What is required:
Your job is to restate each entry word for word.
START Material to process
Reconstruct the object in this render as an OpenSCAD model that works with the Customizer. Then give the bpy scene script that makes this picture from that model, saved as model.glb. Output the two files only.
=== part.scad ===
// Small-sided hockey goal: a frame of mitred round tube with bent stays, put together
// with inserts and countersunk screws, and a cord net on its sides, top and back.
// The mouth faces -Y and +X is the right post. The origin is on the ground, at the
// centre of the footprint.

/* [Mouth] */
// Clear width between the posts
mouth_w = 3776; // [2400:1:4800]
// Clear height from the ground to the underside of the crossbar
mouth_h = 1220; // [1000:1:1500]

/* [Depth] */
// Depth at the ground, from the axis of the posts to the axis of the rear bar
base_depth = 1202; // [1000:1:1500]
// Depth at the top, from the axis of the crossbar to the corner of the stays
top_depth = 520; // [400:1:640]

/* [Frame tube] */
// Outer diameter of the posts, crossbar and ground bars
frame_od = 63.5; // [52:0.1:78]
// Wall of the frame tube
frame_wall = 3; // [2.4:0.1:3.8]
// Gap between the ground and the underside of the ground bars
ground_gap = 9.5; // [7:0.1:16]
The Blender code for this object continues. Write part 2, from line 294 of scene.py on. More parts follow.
END Material to process
Result of this exercise:
Reconstruct the object in this render as an OpenSCAD model that works with the Customizer. Then give the bpy scene script that makes this picture from that model, saved as model.glb. Output the two files only.
=== part.scad ===
// Small-sided hockey goal: a frame of mitred round tube with bent stays, put together
// with inserts and countersunk screws, and a cord net on its sides, top and back.
// The mouth faces -Y and +X is the right post. The origin is on the ground, at the
// centre of the footprint.

/* [Mouth] */
// Clear width between the posts
mouth_w = 3776; // [2400:1:4800]
// Clear height from the ground to the underside of the crossbar
mouth_h = 1220; // [1000:1:1500]

/* [Depth] */
// Depth at the ground, from the axis of the posts to the axis of the rear bar
base_depth = 1202; // [1000:1:1500]
// Depth at the top, from the axis of the crossbar to the corner of the stays
top_depth = 520; // [400:1:640]

/* [Frame tube] */
// Outer diameter of the posts, crossbar and ground bars
frame_od = 63.5; // [52:0.1:78]
// Wall of the frame tube
frame_wall = 3; // [2.4:0.1:3.8]
// Gap between the ground and the underside of the ground bars
ground_gap = 9.5; // [7:0.1:16]
The Blender code for this object continues. Write part 2, from line 294 of scene.py on. More parts follow.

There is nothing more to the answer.